Have (re-)discovered my Toshiba Exceria card is rubbish: for the SDcard have tried a Samsung Evo+ which is far better on a RPi3 for small writes. But still performance governor is a much bigger gain over interactive. I am pretty happy with IO speeds now on the VIM2 - my latest numbers for the dd tests (with noop disk scheduler) are:
interactive governor
MMC 88.4/39.8 MB/s (Read/write)
SDcard 20.1/13.6 MB/s (this is the Evo+)

performance governor
MMC 135/47.7 MB/s
SDcard 22.4/15.8 MB/s (again Evo+)

So my original point 2 is resolved for me. Just DVB support in the kernel would be nice. @freeasinbeer - if I can find some time may pick your brains how to compile a 4.13 kernel for the VIM2 and load it without having to burn a complete new firmware (I have never compiled a kernel before!)

If I understand you correctly;

  1. I get frustrated with SD card speeds these days - too many changes to the ratings:
    https://www.sdcard.org/consumers/choices/speed_class/img/video_speed%20class_01.jpg
    V30 is the go - or at least U3; and even then - be wary of what those cheating manufacturers lie about on their packages.

  2. My slap happy copy/paste, may have confused. NOOP for I/O scheduler for emmc / TF / SSD.
    CFQ/Deadline for old drives (depending on kernel, because of changes to code, but google should answer the question per kernel. deadline for 4.9 was faster)

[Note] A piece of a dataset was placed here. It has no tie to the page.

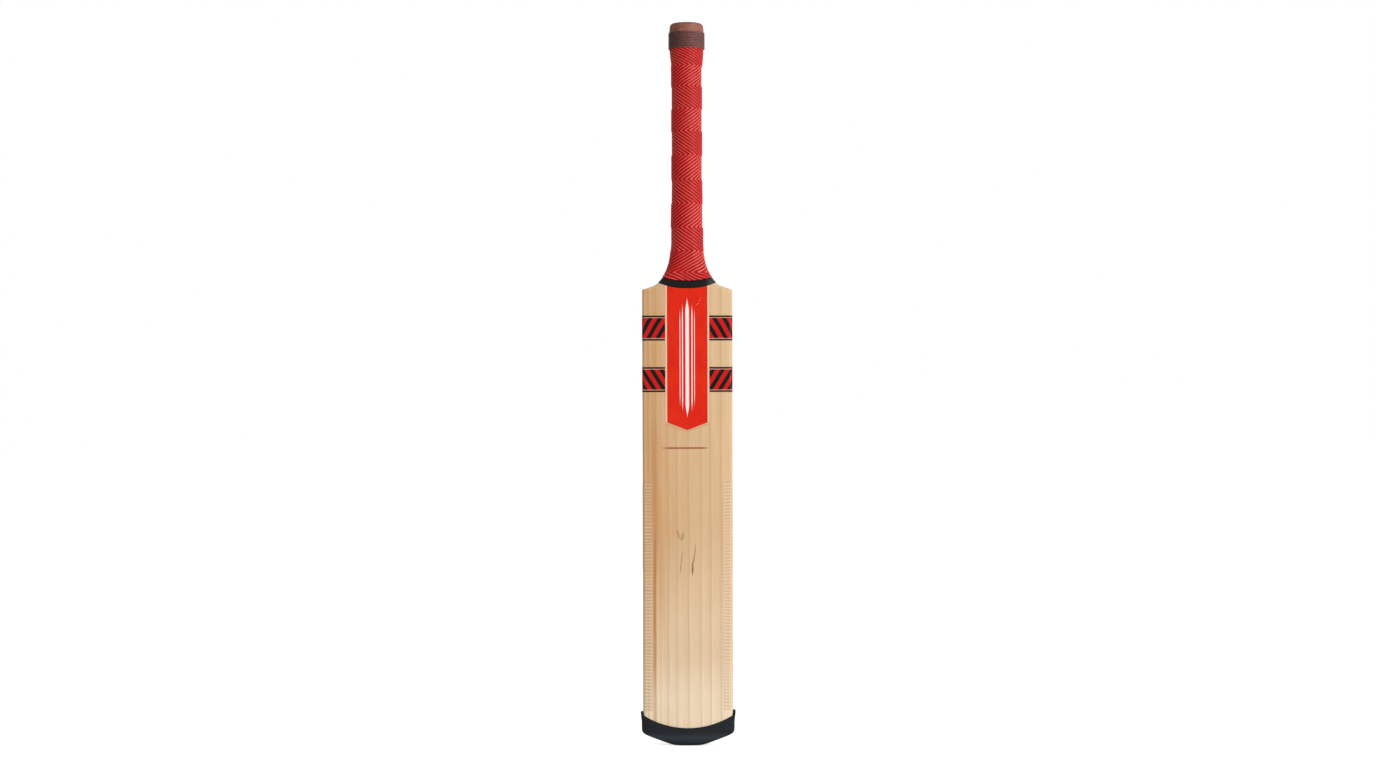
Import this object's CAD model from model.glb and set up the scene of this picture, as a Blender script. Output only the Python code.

Using your test with dd, I see repeatable improvement using NOOP over either other for emmc.

As for the perf governor - you’re probably be better off setting ‘ondemand’
Technically, these should not make a real difference - regardless of mode, the cpu should kick in full speed under load.
Anyway ‘performance’ will just waste power in idle. Ondemand will take a cycle or two to get to full speed, but slow back down when doing nothing, saving power.

I could help with tips - we are all expecting @Khadas @Gouwa @numbqq to give us nice rewritten howto documents for compiling kernel, and configuring u-boot etc soon.

Note: latest kernel is not alway the best option. 4.9 is supported well (you will get usb/wifi/bt etc). Latest kernels have all sorts of issues with ethernet/wifi/usb at the moment.
Currently 4.9-40 will get you going, all supported. You can get on with what you need to do, rather than messing about with getting the kernel working.

Ubuntu 16.04.2 - actually uses Kernel 4.8 :wink:

It seems to me there is no USB tethering support in the V170818 image? lsusb shows my phone in tethering mode but dmesg has no rndis actions.

(Of course always possible I have messed something up but for sure cannot get to work today, cannot be sure if have ever had it working as think have used WiFi since plugging in my VIM2.)

Yes, there is no USB tethering in the V170818 image. And we will add this feature in next image.

Thanks.

Excellent, thank you.

And hopefully also DVB support as per my first post in this thread?

Hi dukla2000,

DVB is not supported now. And we will release Android with DVB support soon.

Thanks.

Please if you could also add support in Ubuntu?

Something else I have noticed - X11 or the hardware does not support dpms properly.
sleep 1; xset dpms force off
just blanks the screen, it does not turn off the backlight. It would be nice if this could be fixed to help power saving.

Hi dukla2000,

Maybe @Frank.DTV could answer your question, he develop the DVB software.

Thanks.

dear dukla2000
we are focus on Android DVB, no plan to add DVB to Ubuntu platform for now. Thanks

Very bad decision! Why do you focus on Android? It would be more productive if dvb is avaiable under linux. There we have much more possibilities, like tvheadend as a tv server. If dvb would be supportet in linux your VTV Extension DTV Board makes more sense…without i think about resell the VIM2. If i want an Android i can use any cheap tablet…

Alternatively, it would be nice if the linux-headers would be available, so you can build the required firmware yourself.